:: Data extract ::
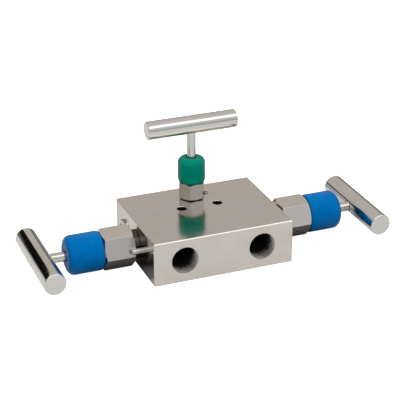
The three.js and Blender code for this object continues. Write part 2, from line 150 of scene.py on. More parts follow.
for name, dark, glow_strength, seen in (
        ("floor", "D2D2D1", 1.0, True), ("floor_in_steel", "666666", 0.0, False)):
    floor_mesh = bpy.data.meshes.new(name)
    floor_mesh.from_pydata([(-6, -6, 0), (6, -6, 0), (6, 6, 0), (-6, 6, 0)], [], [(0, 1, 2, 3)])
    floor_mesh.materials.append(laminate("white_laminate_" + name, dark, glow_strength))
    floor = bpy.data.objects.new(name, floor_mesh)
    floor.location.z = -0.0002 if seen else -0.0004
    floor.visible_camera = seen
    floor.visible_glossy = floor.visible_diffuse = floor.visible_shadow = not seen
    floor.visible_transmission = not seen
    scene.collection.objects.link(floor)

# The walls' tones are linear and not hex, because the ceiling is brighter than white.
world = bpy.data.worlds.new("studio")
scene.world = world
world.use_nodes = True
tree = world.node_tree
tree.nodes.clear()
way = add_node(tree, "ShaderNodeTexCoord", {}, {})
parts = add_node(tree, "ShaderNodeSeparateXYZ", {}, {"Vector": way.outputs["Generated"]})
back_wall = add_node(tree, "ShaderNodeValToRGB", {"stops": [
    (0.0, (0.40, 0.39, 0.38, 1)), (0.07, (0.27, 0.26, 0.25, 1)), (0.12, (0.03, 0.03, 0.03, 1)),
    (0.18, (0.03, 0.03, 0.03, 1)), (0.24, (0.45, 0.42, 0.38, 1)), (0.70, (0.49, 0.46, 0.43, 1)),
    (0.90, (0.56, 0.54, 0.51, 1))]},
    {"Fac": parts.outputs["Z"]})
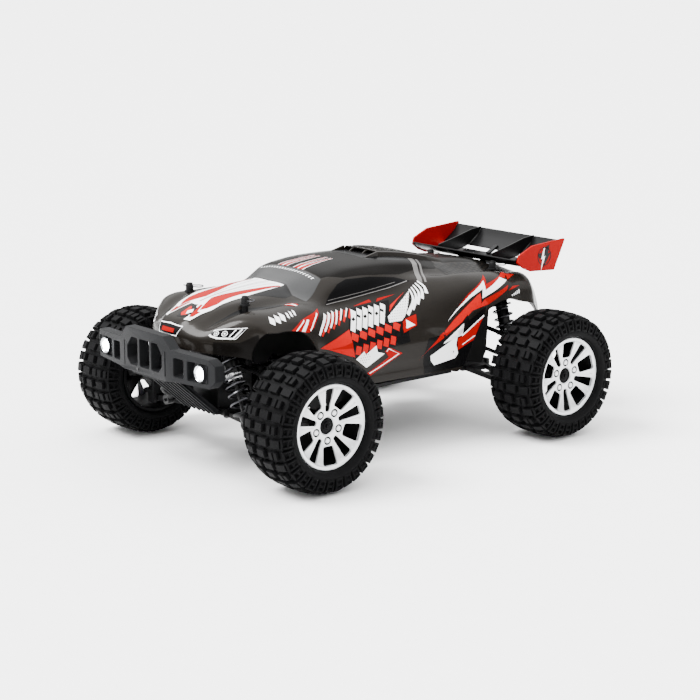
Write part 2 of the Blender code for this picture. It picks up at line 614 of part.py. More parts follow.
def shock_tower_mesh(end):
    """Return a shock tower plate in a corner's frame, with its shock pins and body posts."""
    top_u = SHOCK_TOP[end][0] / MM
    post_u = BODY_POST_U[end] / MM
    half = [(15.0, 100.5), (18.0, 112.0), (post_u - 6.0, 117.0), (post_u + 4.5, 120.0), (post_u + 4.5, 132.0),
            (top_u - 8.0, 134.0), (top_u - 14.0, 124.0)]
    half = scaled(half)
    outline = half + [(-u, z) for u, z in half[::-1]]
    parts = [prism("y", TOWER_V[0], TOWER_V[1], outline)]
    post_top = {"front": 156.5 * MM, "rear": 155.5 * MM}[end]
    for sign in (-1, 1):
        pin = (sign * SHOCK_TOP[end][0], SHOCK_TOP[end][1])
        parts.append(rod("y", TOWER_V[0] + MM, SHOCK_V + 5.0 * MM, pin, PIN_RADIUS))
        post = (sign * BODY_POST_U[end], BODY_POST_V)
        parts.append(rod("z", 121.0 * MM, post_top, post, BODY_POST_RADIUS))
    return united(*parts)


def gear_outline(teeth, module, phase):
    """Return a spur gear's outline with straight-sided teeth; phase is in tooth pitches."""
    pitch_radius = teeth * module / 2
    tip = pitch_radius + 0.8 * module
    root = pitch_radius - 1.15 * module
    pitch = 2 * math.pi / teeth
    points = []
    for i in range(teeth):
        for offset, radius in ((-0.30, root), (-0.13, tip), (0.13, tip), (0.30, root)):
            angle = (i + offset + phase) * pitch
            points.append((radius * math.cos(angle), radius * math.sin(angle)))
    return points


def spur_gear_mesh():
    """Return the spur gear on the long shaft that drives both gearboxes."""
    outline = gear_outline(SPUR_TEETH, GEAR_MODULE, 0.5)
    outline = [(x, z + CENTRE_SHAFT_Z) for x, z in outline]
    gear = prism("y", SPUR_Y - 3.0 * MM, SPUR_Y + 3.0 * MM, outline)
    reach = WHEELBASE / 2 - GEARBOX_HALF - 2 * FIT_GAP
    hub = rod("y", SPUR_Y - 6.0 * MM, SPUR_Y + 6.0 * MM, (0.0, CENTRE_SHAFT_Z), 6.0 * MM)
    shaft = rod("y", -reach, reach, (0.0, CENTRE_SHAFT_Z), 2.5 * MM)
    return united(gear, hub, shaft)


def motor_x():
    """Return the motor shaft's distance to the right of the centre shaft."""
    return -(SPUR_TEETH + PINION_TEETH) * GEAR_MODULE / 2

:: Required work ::
Exactly the lines from the line that has "Write part 2 of" through the line that has "return points" are to be repeated, both included, with nothing added.

:: Task answer ::
Write part 2 of the Blender code for this picture. It picks up at line 614 of part.py. More parts follow.
def shock_tower_mesh(end):
    """Return a shock tower plate in a corner's frame, with its shock pins and body posts."""
    top_u = SHOCK_TOP[end][0] / MM
    post_u = BODY_POST_U[end] / MM
    half = [(15.0, 100.5), (18.0, 112.0), (post_u - 6.0, 117.0), (post_u + 4.5, 120.0), (post_u + 4.5, 132.0),
            (top_u - 8.0, 134.0), (top_u - 14.0, 124.0)]
    half = scaled(half)
    outline = half + [(-u, z) for u, z in half[::-1]]
    parts = [prism("y", TOWER_V[0], TOWER_V[1], outline)]
    post_top = {"front": 156.5 * MM, "rear": 155.5 * MM}[end]
    for sign in (-1, 1):
        pin = (sign * SHOCK_TOP[end][0], SHOCK_TOP[end][1])
        parts.append(rod("y", TOWER_V[0] + MM, SHOCK_V + 5.0 * MM, pin, PIN_RADIUS))
        post = (sign * BODY_POST_U[end], BODY_POST_V)
        parts.append(rod("z", 121.0 * MM, post_top, post, BODY_POST_RADIUS))
    return united(*parts)


def gear_outline(teeth, module, phase):
    """Return a spur gear's outline with straight-sided teeth; phase is in tooth pitches."""
    pitch_radius = teeth * module / 2
    tip = pitch_radius + 0.8 * module
    root = pitch_radius - 1.15 * module
    pitch = 2 * math.pi / teeth
    points = []
    for i in range(teeth):
        for offset, radius in ((-0.30, root), (-0.13, tip), (0.13, tip), (0.30, root)):
            angle = (i + offset + phase) * pitch
            points.append((radius * math.cos(angle), radius * math.sin(angle)))
    return points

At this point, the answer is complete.